14–17 Jun 2022
Europe/London timezone

‘She is English’: land, people, and modern-colonial capitalism in Latin America

17 Jun 2022, 10:45

Description

This paper looks at the colonial constitution of urban technologies of control of racialised populations and spaces by exploring the relationship between the UK and Latin America, in the rise of the modern nation-states. The paper recovers early Latin American thought on ‘colonial capitalism’ (Bagú 1949) to argue that Latin America continues to be part of a transnational ‘colonial enterprise’ (Prado Jr 1945), where ‘land’ (i.e. natural resources) is indivisible from social domination (Mariátegui 1928).
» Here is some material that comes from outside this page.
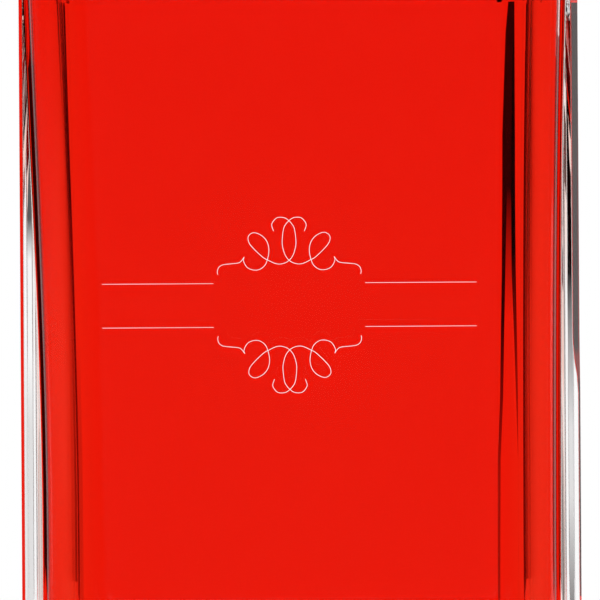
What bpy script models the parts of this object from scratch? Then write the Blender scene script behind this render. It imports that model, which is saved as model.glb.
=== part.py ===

To explore the relationship between land and people, and Britain and Latin America, the paper focuses on the outcome and rationale behind the destruction of tenements in Brazil in the wake of the 20th century. The paper explores how colonial legislation on social behaviour and on migration, and a new and privatised housing and sanitation system helped reframe ideas about race to the new time, beyond Brazil. Furthermore, the paper challenges the view that there are no direct connections between Latin America and Britain by showing how a close border regime in Europe and British commercial and ideological interests shaped Brazilian modernity, maintaining the capitalist-agrarian character of the Brazilian economy, and fulfilling George Canning’s (1824) dream of domination of Latin America.